• **What this task involves**: Extract every line below, verbatim.

-- begin --

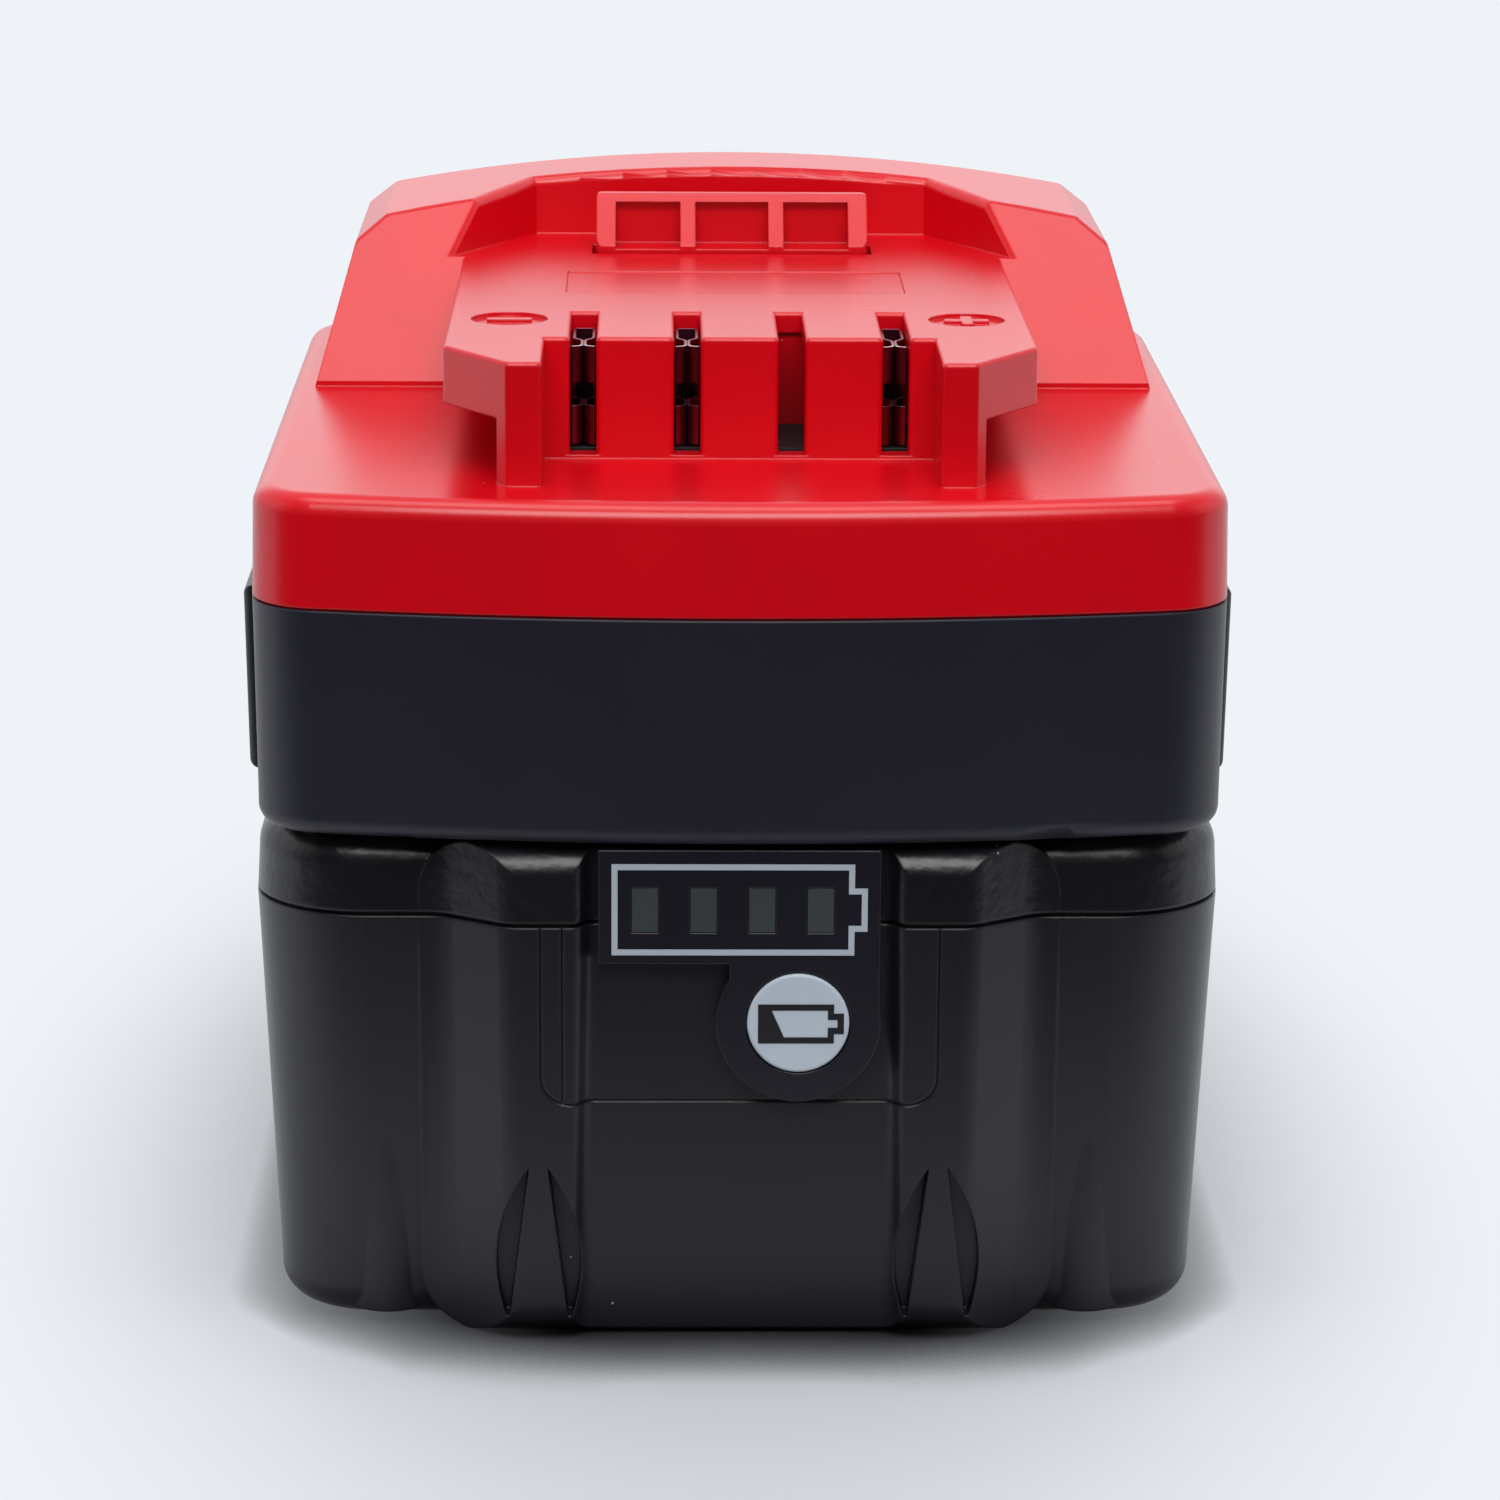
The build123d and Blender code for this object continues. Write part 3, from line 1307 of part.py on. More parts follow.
# Pack cover: upper shell, the rail block that slides into the adapter and the block behind it
with BuildPart() as pack_cover:
    extrude(pack_outline(part_line_z), amount=pack_height - part_line_z, taper=cover_draft)
    fillet(pack_cover.edges().group_by(Axis.Z)[-1], cover_edge_r)
    add(relief_form(part_line_z, pack_height, 0.0, top_r=cover_edge_r))
    plate_under_z = pack_height - cover_plate
    extrude(pack_outline(part_line_z, pack_wall), amount=plate_under_z - part_line_z, mode=Mode.SUBTRACT)
    # Shadow line where the cover meets the case
    with BuildSketch(Plane.XY.offset(part_line_z)):
        Rectangle(2 * pack_width, 2 * overall_length)
        add(pack_outline(0, part_line_depth), mode=Mode.SUBTRACT)
        add(relief_outline(0, part_line_depth), mode=Mode.SUBTRACT)
    extrude(amount=part_line_height, mode=Mode.SUBTRACT)
    # Rail block: neck, flange and crown
    block_rear = rear_block_front
    slab(rail_neck_width, rail_front_setback, block_rear, pack_height - cover_plate, neck_top_z)
    slab(rail_flange_width, rail_front_setback, block_rear, neck_top_z, flange_top_z)
    slab(rail_crown_width, rail_front_setback, block_rear, flange_top_z, crown_top_z)
    # Block behind the adapter
    with BuildSketch(Plane.XY.offset(pack_height - cover_plate)) as rear_plan:
        with Locations((0, y_at((rear_block_front + rear_block_rear) / 2))):
            Rectangle(rear_block_width, rear_block_rear - rear_block_front)
        fillet(rear_plan.vertices().group_by(Axis.Y)[-1], pack_rear_corner_r)
    extrude(amount=rear_block_top_z - pack_height + cover_plate)
    rear_top_edges = pack_cover.faces().sort_by(Axis.Z)[-1].edges()
    fillet(rear_top_edges, rear_block_edge_r / 2)
    # Hollow of both blocks, open to the case
    hollow_half = rail_crown_width / 2 - rail_wall
    hollow_bottom_z = pack_height - cover_plate - slip_gap
    slab(
        2 * hollow_half,
        rail_front_setback + rail_wall,
        rear_block_rear - rail_wall,
        hollow_bottom_z,
        crown_top_z - rail_wall,
        mode=Mode.SUBTRACT,
    )
    # Tub for the pack latch, its floor, the wider lower part that holds the lugs, and the bar's slot
    slab(
        2 * (lug_well_half + latch_well_wall),
        hook_front_setback - running_gap - latch_well_wall,
        pack_latch_rear + running_gap + latch_well_wall,
        latch_well_floor_z - latch_well_wall,
        crown_top_z - rail_wall,
    )
    slab(
        2 * well_half,
        hook_front_setback - running_gap,
        pack_latch_rear + running_gap,
        latch_well_floor_z,
        rear_block_top_z + slip_gap,
        mode=Mode.SUBTRACT,
    )
    slab(
        2 * lug_well_half,
        latch_lug_front - running_gap,
        latch_lug_rear + running_gap,
        latch_well_floor_z,
        latch_bar_bottom_z + latch_lug_height + running_gap,
        mode=Mode.SUBTRACT,
    )
    # Blade slots and the signal opening
    for side in (-1, 1):
        slab(
            blade_slot_width,
            rail_front_setback - slip_gap,
            blade_slot_rear,
            blade_slot_bottom_z,
            crown_top_z + slip_gap,
            x=side * blade_x,
            mode=Mode.SUBTRACT,
        )
    slab(
        signal_opening_width,
        rail_front_setback - slip_gap,
        rail_front_setback + rail_wall + slip_gap,
        signal_opening_bottom_z,
        signal_opening_bottom_z + signal_opening_height,
        mode=Mode.SUBTRACT,
    )
    # Opening for the light pipes behind the bezel
    slab(
        window_bar_width + 2 * running_gap,
        rib_front_setback,
        gauge_board_setback,
        part_line_z,
        window_middle_z + window_height / 2 + running_gap,
        x=window_middle_x,
        mode=Mode.SUBTRACT,
    )
    # Screw bosses
    with BuildSketch(Plane.XY.offset(part_line_z)):
        with Locations(*pack_screw_spots):
            Circle(cover_boss_r)
    extrude(amount=pack_height - cover_plate / 2 - part_line_z)
    with BuildSketch(Plane.XY.offset(part_line_z)):
        with Locations(*pack_screw_spots):
            Circle(screw_shank_r + screw_pitch_gap)
    extrude(amount=pack_screw_top_z - part_line_z + running_gap, mode=Mode.SUBTRACT)
pack_cover.part.label = "pack_cover"
export_step(pack_cover.part, "parts/pack_cover.step")

# Pack screws
with BuildPart() as pack_screws:
    with BuildSketch(Plane.XY.offset(pack_screw_seat_z - screw_head_height)):
        with Locations(*pack_screw_spots):
            Circle(screw_head_r)
    extrude(amount=screw_head_height)
    with BuildSketch(Plane.XY.offset(pack_screw_seat_z)):
        with Locations(*pack_screw_spots):
            Circle(screw_shank_r)
    extrude(amount=pack_screw_top_z - pack_screw_seat_z)
    with BuildSketch(Plane.XY.offset(pack_screw_seat_z - screw_head_height)):
        with Locations(*pack_screw_spots):
            Rectangle(screw_head_r, screw_head_r / 4)
            Rectangle(screw_head_r / 4, screw_head_r)
    extrude(amount=screw_head_height / 2, mode=Mode.SUBTRACT)
pack_screws.part.label = "pack_screws"
export_step(pack_screws.part, "parts/pack_screws.step")

# Pack latch: a sprung bar with the hook at its front end and the thumb pad at its rear
pad_ridge_count = 4
pad_ridge_pitch = (pack_latch_rear - latch_pad_front) / (pad_ridge_count + 1)
pad_ridge_depth = 0.5
latch_spring_setback = (latch_pad_front + pack_latch_rear) / 2
pack_spring_r = 2.0
pack_spring_pocket = 3.0
hook_top_z = latch_bar_top_z + hook_rise
hook_ramp = 2.0
with BuildPart() as pack_latch:
    with BuildSketch(Plane.YZ.offset(-hook_half)):
        with BuildLine():
            Polyline(
                (y_at(hook_front_setback), latch_bar_bottom_z),
                (y_at(hook_front_setback), hook_top_z - hook_ramp),
                (y_at(hook_front_setback + hook_ramp), hook_top_z),
                (y_at(hook_front_setback + hook_depth), hook_top_z),
                (y_at(hook_front_setback + hook_depth), latch_bar_top_z),
                (y_at(latch_pad_front), latch_bar_top_z),
                (y_at(latch_pad_front), rear_block_top_z + latch_pad_proud),
                (y_at(pack_latch_rear), rear_block_top_z + latch_pad_proud),
                (y_at(pack_latch_rear), latch_bar_bottom_z),
                close=True,
            )
        make_face()
    extrude(amount=hook_width)
    fillet(pack_latch.faces().sort_by(Axis.Z)[-1].edges(), pad_ridge_depth)
    slab(
        hook_width + 2 * latch_lug_reach,
        latch_lug_front,
        latch_lug_rear,
        latch_bar_bottom_z,
        latch_bar_bottom_z + latch_lug_height,
    )
    for step in range(pad_ridge_count):
        ridge_setback = latch_spring_setback + pad_ridge_pitch * (step - (pad_ridge_count - 1) / 2)
        slab(
            hook_width - 4 * pad_ridge_depth,
            ridge_setback - pad_ridge_depth,
            ridge_setback + pad_ridge_depth,
            rear_block_top_z + latch_pad_proud - pad_ridge_depth,
            rear_block_top_z + latch_pad_proud,
            mode=Mode.SUBTRACT,
        )
    with Locations(Location((0, y_at(latch_spring_setback), latch_bar_bottom_z), (180, 0, 0))):
        Hole(pack_spring_r + latch_spring_gap, depth=pack_spring_pocket)
pack_latch.part.label = "pack_latch"
export_step(pack_latch.part, "parts/pack_latch.step")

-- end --

• **Written response**:
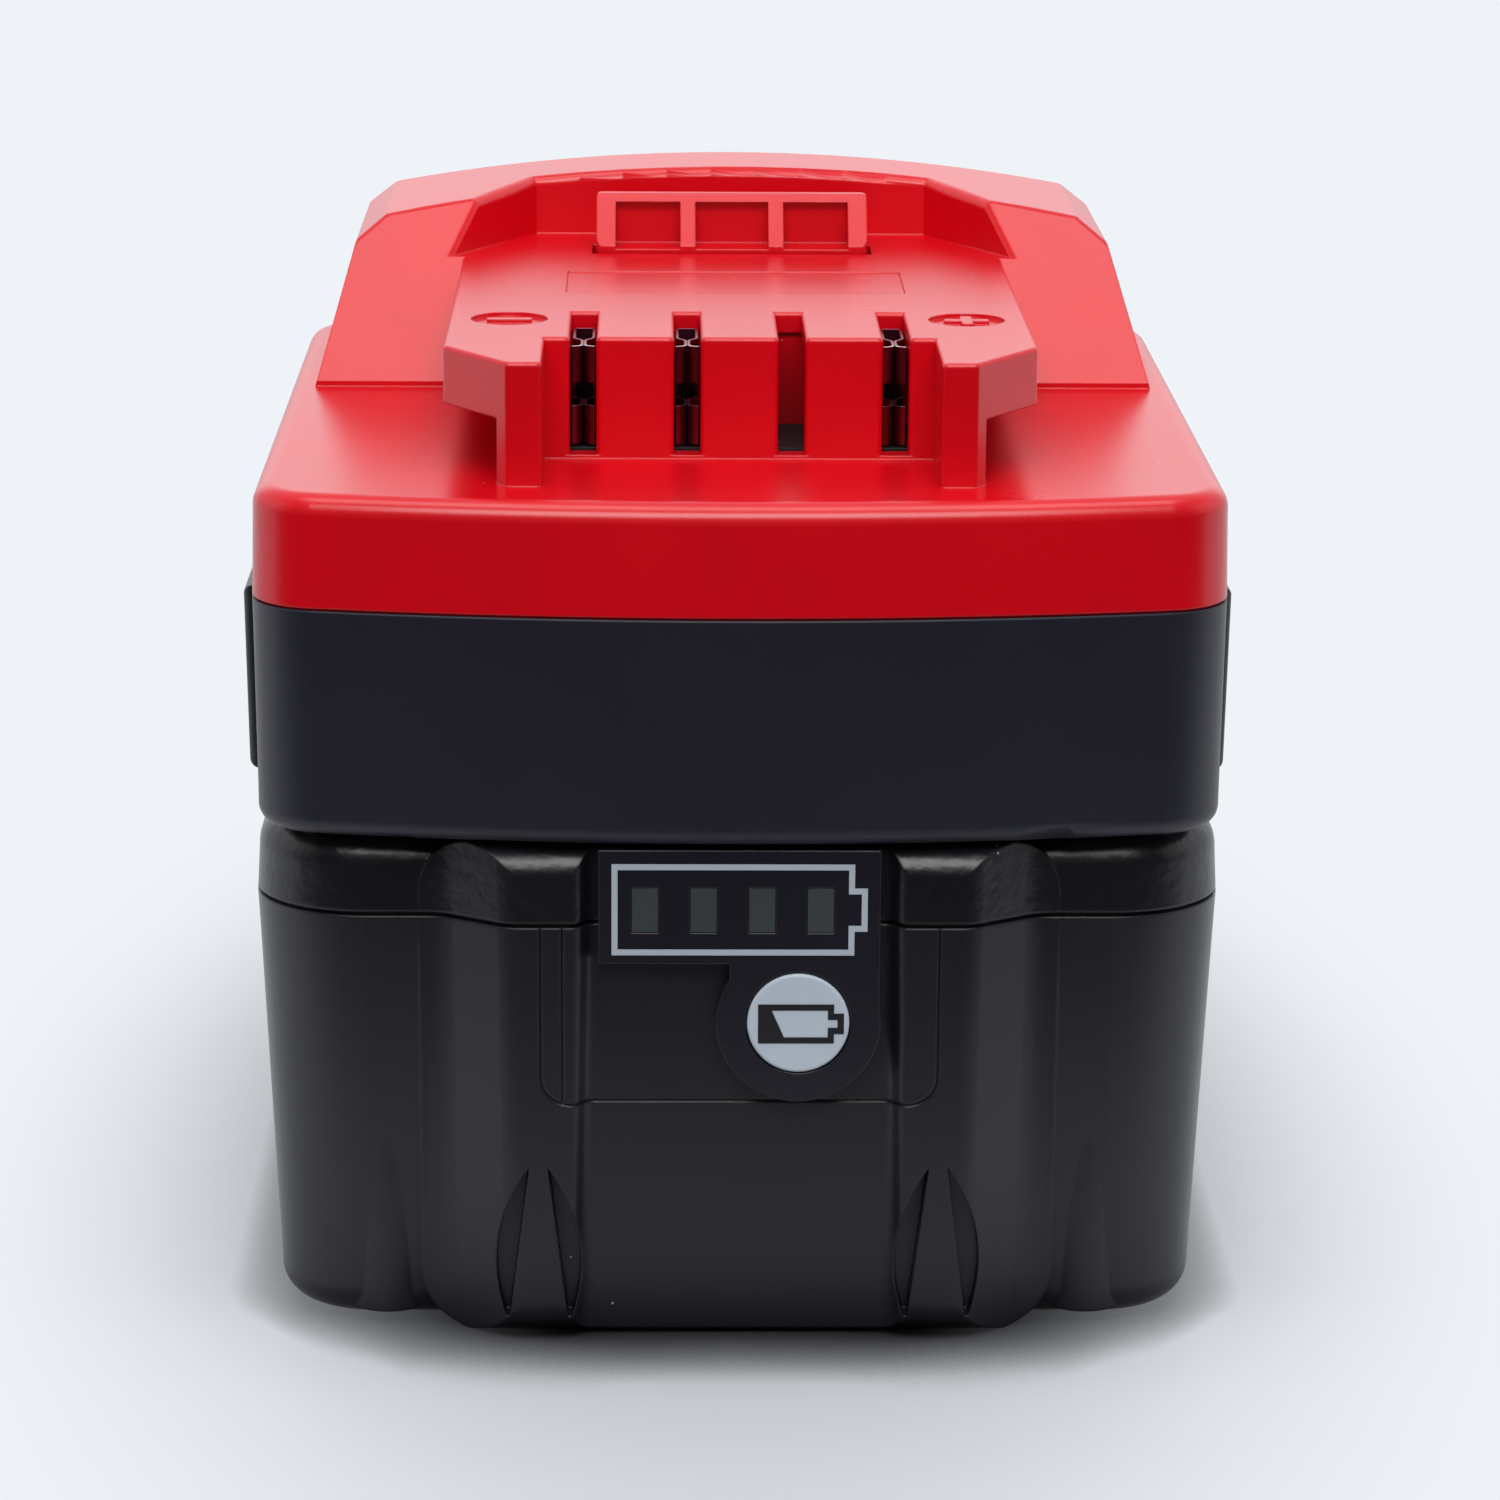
The build123d and Blender code for this object continues. Write part 3, from line 1307 of part.py on. More parts follow.
# Pack cover: upper shell, the rail block that slides into the adapter and the block behind it
with BuildPart() as pack_cover:
    extrude(pack_outline(part_line_z), amount=pack_height - part_line_z, taper=cover_draft)
    fillet(pack_cover.edges().group_by(Axis.Z)[-1], cover_edge_r)
    add(relief_form(part_line_z, pack_height, 0.0, top_r=cover_edge_r))
    plate_under_z = pack_height - cover_plate
    extrude(pack_outline(part_line_z, pack_wall), amount=plate_under_z - part_line_z, mode=Mode.SUBTRACT)
    # Shadow line where the cover meets the case
    with BuildSketch(Plane.XY.offset(part_line_z)):
        Rectangle(2 * pack_width, 2 * overall_length)
        add(pack_outline(0, part_line_depth), mode=Mode.SUBTRACT)
        add(relief_outline(0, part_line_depth), mode=Mode.SUBTRACT)
    extrude(amount=part_line_height, mode=Mode.SUBTRACT)
    # Rail block: neck, flange and crown
    block_rear = rear_block_front
    slab(rail_neck_width, rail_front_setback, block_rear, pack_height - cover_plate, neck_top_z)
    slab(rail_flange_width, rail_front_setback, block_rear, neck_top_z, flange_top_z)
    slab(rail_crown_width, rail_front_setback, block_rear, flange_top_z, crown_top_z)
    # Block behind the adapter
    with BuildSketch(Plane.XY.offset(pack_height - cover_plate)) as rear_plan:
        with Locations((0, y_at((rear_block_front + rear_block_rear) / 2))):
            Rectangle(rear_block_width, rear_block_rear - rear_block_front)
        fillet(rear_plan.vertices().group_by(Axis.Y)[-1], pack_rear_corner_r)
    extrude(amount=rear_block_top_z - pack_height + cover_plate)
    rear_top_edges = pack_cover.faces().sort_by(Axis.Z)[-1].edges()
    fillet(rear_top_edges, rear_block_edge_r / 2)
    # Hollow of both blocks, open to the case
    hollow_half = rail_crown_width / 2 - rail_wall
    hollow_bottom_z = pack_height - cover_plate - slip_gap
    slab(
        2 * hollow_half,
        rail_front_setback + rail_wall,
        rear_block_rear - rail_wall,
        hollow_bottom_z,
        crown_top_z - rail_wall,
        mode=Mode.SUBTRACT,
    )
    # Tub for the pack latch, its floor, the wider lower part that holds the lugs, and the bar's slot
    slab(
        2 * (lug_well_half + latch_well_wall),
        hook_front_setback - running_gap - latch_well_wall,
        pack_latch_rear + running_gap + latch_well_wall,
        latch_well_floor_z - latch_well_wall,
        crown_top_z - rail_wall,
    )
    slab(
        2 * well_half,
        hook_front_setback - running_gap,
        pack_latch_rear + running_gap,
        latch_well_floor_z,
        rear_block_top_z + slip_gap,
        mode=Mode.SUBTRACT,
    )
    slab(
        2 * lug_well_half,
        latch_lug_front - running_gap,
        latch_lug_rear + running_gap,
        latch_well_floor_z,
        latch_bar_bottom_z + latch_lug_height + running_gap,
        mode=Mode.SUBTRACT,
    )
    # Blade slots and the signal opening
    for side in (-1, 1):
        slab(
            blade_slot_width,
            rail_front_setback - slip_gap,
            blade_slot_rear,
            blade_slot_bottom_z,
            crown_top_z + slip_gap,
            x=side * blade_x,
            mode=Mode.SUBTRACT,
        )
    slab(
        signal_opening_width,
        rail_front_setback - slip_gap,
        rail_front_setback + rail_wall + slip_gap,
        signal_opening_bottom_z,
        signal_opening_bottom_z + signal_opening_height,
        mode=Mode.SUBTRACT,
    )
    # Opening for the light pipes behind the bezel
    slab(
        window_bar_width + 2 * running_gap,
        rib_front_setback,
        gauge_board_setback,
        part_line_z,
        window_middle_z + window_height / 2 + running_gap,
        x=window_middle_x,
        mode=Mode.SUBTRACT,
    )
    # Screw bosses
    with BuildSketch(Plane.XY.offset(part_line_z)):
        with Locations(*pack_screw_spots):
            Circle(cover_boss_r)
    extrude(amount=pack_height - cover_plate / 2 - part_line_z)
    with BuildSketch(Plane.XY.offset(part_line_z)):
        with Locations(*pack_screw_spots):
            Circle(screw_shank_r + screw_pitch_gap)
    extrude(amount=pack_screw_top_z - part_line_z + running_gap, mode=Mode.SUBTRACT)
pack_cover.part.label = "pack_cover"
export_step(pack_cover.part, "parts/pack_cover.step")

# Pack screws
with BuildPart() as pack_screws:
    with BuildSketch(Plane.XY.offset(pack_screw_seat_z - screw_head_height)):
        with Locations(*pack_screw_spots):
            Circle(screw_head_r)
    extrude(amount=screw_head_height)
    with BuildSketch(Plane.XY.offset(pack_screw_seat_z)):
        with Locations(*pack_screw_spots):
            Circle(screw_shank_r)
    extrude(amount=pack_screw_top_z - pack_screw_seat_z)
    with BuildSketch(Plane.XY.offset(pack_screw_seat_z - screw_head_height)):
        with Locations(*pack_screw_spots):
            Rectangle(screw_head_r, screw_head_r / 4)
            Rectangle(screw_head_r / 4, screw_head_r)
    extrude(amount=screw_head_height / 2, mode=Mode.SUBTRACT)
pack_screws.part.label = "pack_screws"
export_step(pack_screws.part, "parts/pack_screws.step")

# Pack latch: a sprung bar with the hook at its front end and the thumb pad at its rear
pad_ridge_count = 4
pad_ridge_pitch = (pack_latch_rear - latch_pad_front) / (pad_ridge_count + 1)
pad_ridge_depth = 0.5
latch_spring_setback = (latch_pad_front + pack_latch_rear) / 2
pack_spring_r = 2.0
pack_spring_pocket = 3.0
hook_top_z = latch_bar_top_z + hook_rise
hook_ramp = 2.0
with BuildPart() as pack_latch:
    with BuildSketch(Plane.YZ.offset(-hook_half)):
        with BuildLine():
            Polyline(
                (y_at(hook_front_setback), latch_bar_bottom_z),
                (y_at(hook_front_setback), hook_top_z - hook_ramp),
                (y_at(hook_front_setback + hook_ramp), hook_top_z),
                (y_at(hook_front_setback + hook_depth), hook_top_z),
                (y_at(hook_front_setback + hook_depth), latch_bar_top_z),
                (y_at(latch_pad_front), latch_bar_top_z),
                (y_at(latch_pad_front), rear_block_top_z + latch_pad_proud),
                (y_at(pack_latch_rear), rear_block_top_z + latch_pad_proud),
                (y_at(pack_latch_rear), latch_bar_bottom_z),
                close=True,
            )
        make_face()
    extrude(amount=hook_width)
    fillet(pack_latch.faces().sort_by(Axis.Z)[-1].edges(), pad_ridge_depth)
    slab(
        hook_width + 2 * latch_lug_reach,
        latch_lug_front,
        latch_lug_rear,
        latch_bar_bottom_z,
        latch_bar_bottom_z + latch_lug_height,
    )
    for step in range(pad_ridge_count):
        ridge_setback = latch_spring_setback + pad_ridge_pitch * (step - (pad_ridge_count - 1) / 2)
        slab(
            hook_width - 4 * pad_ridge_depth,
            ridge_setback - pad_ridge_depth,
            ridge_setback + pad_ridge_depth,
            rear_block_top_z + latch_pad_proud - pad_ridge_depth,
            rear_block_top_z + latch_pad_proud,
            mode=Mode.SUBTRACT,
        )
    with Locations(Location((0, y_at(latch_spring_setback), latch_bar_bottom_z), (180, 0, 0))):
        Hole(pack_spring_r + latch_spring_gap, depth=pack_spring_pocket)
pack_latch.part.label = "pack_latch"
export_step(pack_latch.part, "parts/pack_latch.step")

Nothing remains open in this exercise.